Zafra, M.P. et al. Canc Discov (2020) https://doi.org/10.1158/2159-8290.CD-20-0442

When talking about cancer research, KRAS is bound to come up. The oncogene is one of the most frequently mutated in human cancers, but not all KRAS mutations are alike. As researchers and clinicians have sequenced more and more individual tumors from patients, it has become clear that there’s more to the story than whether or not the gene is mutated.

“People have started to look at these databases and are starting to realize, well, you get a mutation in the KRAS gene – that is not always the same mutation,” says Maria Paz Zafra, a postdoctoral fellow in Lukas Dow’s lab at Weill Cornell Medicine in New York. From organ to organ, biases appear – a particular KRAS variant will be prevalent in say, colon cancers, but less commonly found in pancreatic or lung cancers. The available animal models to test the consequences of such differences, however, were limited. It was time to make some more mice.

With the help of CRISPR-Cas9, Zafra and her colleagues add three conditional mutant KRAS models to the cancer field’s mouse cache: KRASG12C, KRASG12R, and KRASG13D. The chosen allelic variants, subtly different and found quite close together on codons 12 and 13, are common in lung, pancreatic, and colon cancers, respectively. When the team induced the different alleles in vivo in mouse colon and pancreas epithelial tissue, they noted tissue-specific differences in tumor initiation and early development; additional work with pancreatic organoids revealed differences in drug sensitivities depending on the particular mutation as well.

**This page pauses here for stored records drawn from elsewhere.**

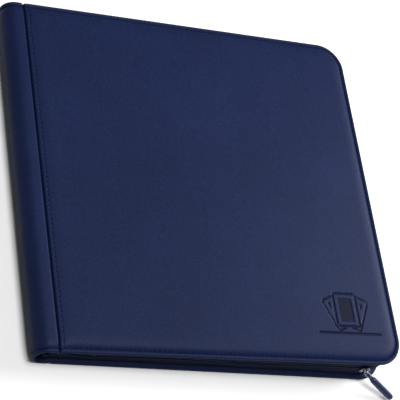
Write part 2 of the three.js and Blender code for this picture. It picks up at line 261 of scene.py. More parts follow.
# ---------- finishes ----------
class Nodes:
    """A material's node tree with short ways to add and join its nodes."""

    def __init__(self, name: str) -> None:
        """Starts a material that holds only its output and a Principled shader.

        Args:
            name: the material's name.
        """
        self.material = bpy.data.materials.new(name)
        self.material.use_nodes = True
        self.tree = self.material.node_tree
        self.shader = self.tree.nodes["Principled BSDF"]
        self.coordinates = self.tree.nodes.new("ShaderNodeTexCoord").outputs["Object"]

    def feed(self, node: Node, inputs: dict[str | int, object]) -> None:
        """Sets a node's sockets.

        Args:
            node: the node.
            inputs: socket names or numbers, each with a value or an output socket to join.
        """
        for key, value in inputs.items():
            if isinstance(value, NodeSocket):
                self.tree.links.new(value, node.inputs[key])
            else:
                node.inputs[key].default_value = value

    def add(self, kind: str, inputs: dict[str | int, object], **settings: object) -> Node:
        """Adds a node.

        Args:
            kind: the node type's name after ShaderNode.
            inputs: the sockets to set or join.
            **settings: properties of the node.

        Returns:
            The new node.
        """
        node = self.tree.nodes.new(f"ShaderNode{kind}")
        for key, value in settings.items():
            setattr(node, key, value)
        self.feed(node, inputs)
        return node

    def noise(self, scale: float, detail: float) -> NodeSocket:
        """A cloudy pattern from 0 to 1."""
        inputs = {"Vector": self.coordinates, "Scale": scale, "Detail": detail}
        return self.add("TexNoise", inputs).outputs["Fac"]

    def tones(self, source: NodeSocket, colour: Colour, *stops: tuple[float, float]) -> NodeSocket:
        """Maps a pattern to darker and lighter tones of a colour.

        Args:
            source: the pattern, from 0 to 1.
            colour: the colour at a factor of 1.
            *stops: places along the pattern, each with its factor.

        Returns:
            The colour.
        """
        ramp = self.add("ValToRGB", {"Fac": source})
        elements = ramp.color_ramp.elements
        for element, (place, factor) in zip(elements, (stops[0], stops[-1])):
            element.position = place
            element.color = (*shade(colour, factor), 1)
        for place, factor in stops[1:-1]:
            elements.new(place).color = (*shade(colour, factor), 1)
        return ramp.outputs["Color"]

    def level(self, source: NodeSocket, low: float, high: float) -> NodeSocket:
        """Maps a value from 0..1 to low..high."""
        return self.add("MapRange", {"Value": source, "To Min": low, "To Max": high}).outputs["Result"]

    def bump(self, height: NodeSocket, depth: float, strength: float) -> None:
        """Raises the surface by a height pattern, over any earlier bump.

        Args:
            height: the pattern, from 0 to 1.
            depth: its height in metres.
            strength: how much of it shows.
        """
        node = self.add("Bump", {"Height": height, "Distance": depth, "Strength": strength})
        before = self.shader.inputs["Normal"].links
        if before:
            self.feed(node, {"Normal": before[0].from_socket})
        self.feed(self.shader, {"Normal": node.outputs["Normal"]})


def shade(colour: Colour, factor: float) -> Colour:
    """A colour made darker or lighter by a factor."""
    return colour[0] * factor, colour[1] * factor, colour[2] * factor


@dataclass(frozen=True)
class Leather:
    """Grained artificial leather: pebbled grain with painted shade in its creases, fine pores and slow changes of
    tone.
    """

    name: str
    colour: Colour
    roughness: float = 0.46
    grain: float = 1100.0
    grain_strength: float = 0.35
    specular: float = 0.06

    def make(self) -> Material:
        """Makes the material.

        Returns:
            The material.
        """
        nodes = Nodes(self.name)
        cells = {"Vector": nodes.coordinates, "Scale": self.grain}
        pebble = nodes.add("TexVoronoi", cells, feature="DISTANCE_TO_EDGE").outputs["Distance"]
        pore = nodes.noise(self.grain * 2.5, 4.0)
        colour = nodes.tones(nodes.noise(14.0, 3.0), self.colour, (0.3, 0.9), (0.55, 1.0), (0.75, 1.12))
        # Painted shade: the colour is darkened along the grain's creases, the edges of its pebbles.
        painted_crease_shade = nodes.tones(pebble, WHITE, (0.0, 0.72), (0.16, 1.0))
        mottle = nodes.tones(nodes.noise(self.grain * 0.6, 2.0), WHITE, (0.3, 0.78), (0.7, 1.2))
        for layer in (painted_crease_shade, mottle):
            inputs = {"Factor": 1.0, 6: colour, 7: layer}
            colour = nodes.add("Mix", inputs, data_type="RGBA", blend_type="MULTIPLY").outputs[2]
        nodes.feed(nodes.shader, {
            "Base Color": colour,
            "Roughness": nodes.level(pore, self.roughness - 0.07, self.roughness + 0.1),
            "Specular IOR Level": self.specular,
        })
        nodes.bump(pebble, 0.12 * MM, self.grain_strength)
        nodes.bump(pore, 0.06 * MM, self.grain_strength)
        return nodes.material


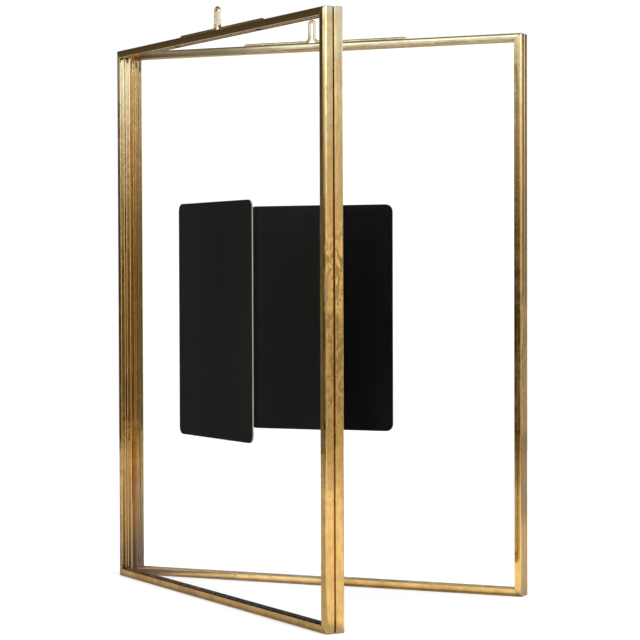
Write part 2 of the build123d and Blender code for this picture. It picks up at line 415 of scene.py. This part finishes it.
def small_brass(name, bright, dull_tone, roughness):
    """Brass of the small fittings, with dull spots and fine draw lines."""
    finish = Finish(name)
    spot = finish.place()
    clouds = finish.noise(spot, 420.0, detail=4.0, roughness=0.6)
    grains = finish.noise(spot, 2600.0, detail=2.0, roughness=0.5)
    pits = 1 - finish.specks(spot, 1300.0).rise(0.0, 0.15)
    tone = finish.blend(clouds.rise(0.38, 0.62), bright, dull_tone)
    tone = finish.blend((pits * 0.5).clear(), tone, DARK_PATINA_AND_SHADE)
    relief = clouds * 0.4 + grains * 0.12 - pits * 0.3
    return finish.coat(
        {
            "Base Color": tone,
            "Metallic": 1.0,
            "Roughness": (clouds * 0.14 + roughness + pits * 0.15).clear(),
            "Normal": finish.bump(relief, 0.3, 0.0002),
        }
    )


GLASS_IOR = 1.5
GLASS_TINT = (0.997, 0.999, 0.998, 1)
GLASS_SHADE = (0.96, 0.98, 0.97, 1)
# How much of plain glass's glare is left, and how far the ground edge reaches from its rails' rim
GLARE_LEFT = 0.25
GROUND_FADE = (0.98, 1.02)


def clear_glass(name, ground_dark, ground_light):
    """Picture glass with little glare: it bends what is behind it and mirrors faintly."""
    finish = Finish(name)
    spot = finish.place()
    height = finish.along(spot, UPWARD)
    cut_edge = 1 - height.least(LEAF_HEIGHT - height).rise(*GROUND_FADE)
    waves = finish.noise(spot, 9.0, detail=1.0, roughness=0.4)
    smears = finish.noise(spot, 38.0, detail=5.0, roughness=0.6)
    bending = finish.node(
        "ShaderNodeBsdfRefraction", {}, {"Color": GLASS_TINT, "Roughness": 0.0, "IOR": GLASS_IOR}
    )
    # Light that brass has already mirrored goes straight through
    straight = finish.node("ShaderNodeBsdfTransparent", {}, {"Color": GLASS_TINT})
    in_brass = finish.node("ShaderNodeLightPath", output="Glossy Depth").clear()
    clear = finish.node("ShaderNodeMixShader", {}, {0: in_brass, 1: bending, 2: straight})
    glare = finish.node(
        "ShaderNodeBsdfGlossy",
        {},
        {
            "Color": GLASS_TINT,
            "Roughness": (smears.rise(0.55, 0.8) * 0.05).clear(),
            "Normal": finish.bump(waves, 0.02, 0.0005),
        },
    )
    edge_on = finish.node("ShaderNodeFresnel", {}, {"IOR": GLASS_IOR})
    mirroring = (edge_on * GLARE_LEFT).most(edge_on.rise(0.95, 0.999)) * (1 - in_brass)
    pane = finish.node("ShaderNodeMixShader", {}, {0: mirroring, 1: clear, 2: glare})
    # The cut ends in the rails are ground and dusty
    ground = finish.principled(
        {
            "Base Color": finish.blend(smears, ground_dark, ground_light),
            "Roughness": 1.0,
            "Specular IOR Level": 0.0,
        }
    )
    pane = finish.node("ShaderNodeMixShader", {}, {0: cut_edge, 1: pane, 2: ground})
    shade = finish.node("ShaderNodeBsdfTransparent", {}, {"Color": GLASS_SHADE})
    shadow_ray = finish.node("ShaderNodeLightPath", output="Is Shadow Ray")
    return finish.surface(
        finish.node("ShaderNodeMixShader", {}, {0: shadow_ray, 1: pane, 2: shade})
    )


CARD_DARK = (0.0035, 0.0028, 0.0020, 1)
CARD_SHEEN = (0.0080, 0.0063, 0.0045, 1)
CARD_FIBRE = (0.014, 0.012, 0.010, 1)
CARD_CORE = (0.55, 0.50, 0.42, 1)


def black_card(name, leaf, near_depth):
    """Black board: matt face with a soft vertical sheen painted into its colour, pale core on its
    cut edge.
    """
    finish = Finish(name)
    spot = finish.place()
    depth = finish.along(spot, leaf.outward, leaf.corner)
    core = abs(depth - (near_depth + CARD_THICK / 2))
    core = 1 - core.rise(CARD_THICK * 0.40, CARD_THICK * 0.47)
    fibres = finish.stretched(spot, (1500.0, 1500.0, 300.0))
    fibres = finish.noise(fibres, 1.0, detail=4.0, roughness=0.6)
    # Painted sheen: faint lighter vertical streaks in the colour
    sheen = finish.stretched(spot, (36.0, 36.0, 5.0))
    sheen = finish.noise(sheen, 1.0, detail=2.0, roughness=0.5)
    tone = finish.blend(sheen.rise(0.3, 0.7), CARD_DARK, CARD_SHEEN)
    tone = finish.blend((fibres.rise(0.55, 0.8) * 0.3).clear(), tone, CARD_FIBRE)
    tone = finish.blend((core * 0.9).clear(), tone, CARD_CORE)
    return finish.coat(
        {
            "Base Color": tone,
            "Roughness": (0.42 + fibres * 0.2).clear(),
            "Specular IOR Level": 0.07,
            "Normal": finish.bump(fibres, 0.04, 0.00003),
        }
    )


FOAM_DARK = (0.006, 0.006, 0.006, 1)
FOAM_LIGHT = (0.03, 0.03, 0.03, 1)


def foam_pads():
    """Dark foam behind the cards, with fine open cells."""
    finish = Finish("dark foam")
    spot = finish.place()
    cells = finish.specks(spot, 2400.0).rise(0.05, 0.35)
    return finish.coat(
        {
            "Base Color": finish.blend(cells, FOAM_DARK, FOAM_LIGHT),
            "Roughness": (0.95 - cells * 0.1).clear(),
            "Specular IOR Level": 0.2,
            "Normal": finish.bump(cells, 0.3, 0.0001),
        }
    )


leaf_finishes = {}
for leaf_name, space in (("rear", rear_space), ("front", front_space)):
    leaf_finishes[leaf_name, "stile"] = frame_brass(
        f"{leaf_name} stile brass", space, upright=True, brown_band=BROWN_BANDS[leaf_name]
    )
    leaf_finishes[leaf_name, "rail"] = frame_brass(
        f"{leaf_name} rail brass",
        space,
        upright=False,
        inner_lean=RAIL_INNER_LEAN[leaf_name],
        pale=0.5,
        inside_patina_and_light=RAIL_PATINA[leaf_name],
    )
    leaf_finishes[leaf_name, "pane"] = clear_glass(
        f"{leaf_name} picture glass", *GROUND_EDGES[leaf_name]
    )
    card_name = f"{leaf_name} black card"
    leaf_finishes[leaf_name, "card"] = black_card(card_name, space, CARD_DEPTHS[leaf_name])
bent_stile = frame_brass(
    "front hinge stile brass",
    front_space,
    upright=True,
    lean=-0.27,
    pale=0.7,
    inside_patina_and_light=0.85,
    inside_tone=INSIDE_PALE,
)
shaded_stile = frame_brass(
    "rear hinge stile brass",
    rear_space,
    upright=True,
    inner_lean=0.6,
    pale=0.2,
    inside_patina_and_light=0.7,
    inside_tone=INSIDE_GOLD,
    inside_shade=0.66,
)
hinge_brass = small_brass("hinge brass", BRASS, DULL_BRASS, 0.26)
wire_brass = small_brass("wire brass", PALE_BRASS, WIRE_DULL, 0.14)
foam = foam_pads()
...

Developing the appropriate strategy to make the mice took two long years, says Zafra. Despite its oncogenic potential, KRAS is essential for normal embryonic development so it can’t be mutated too early; Cas9, meanwhile, can be promiscuous and cut unintended locations, and the team found themselves working through a number of guides and Cas9 variants to find the one that would only edit the conditional allele in their embryonic cell lines while leaving the wild-type copy untouched. To save others the same trouble, the team has deposited two of the three mouse models in the Jackson Laboratory’s repository, with the third to follow soon, Zafra says.

Although the new mice can help add nuance to preclinical work exploring the oncogene’s influences on cancer, that’s still the easy part, says Zafra. KRAS doesn’t operate alone – there are now additional co-mutations in other genes to start considering, and more tumor-specific context to explore. Nevertheless, she hopes the field will find the conditional mouse models a valuable addition. “They reflect this variability that we get across human tumors,” she says. “It will definitely help us keep studying KRAS biology, but in a very specific manner.”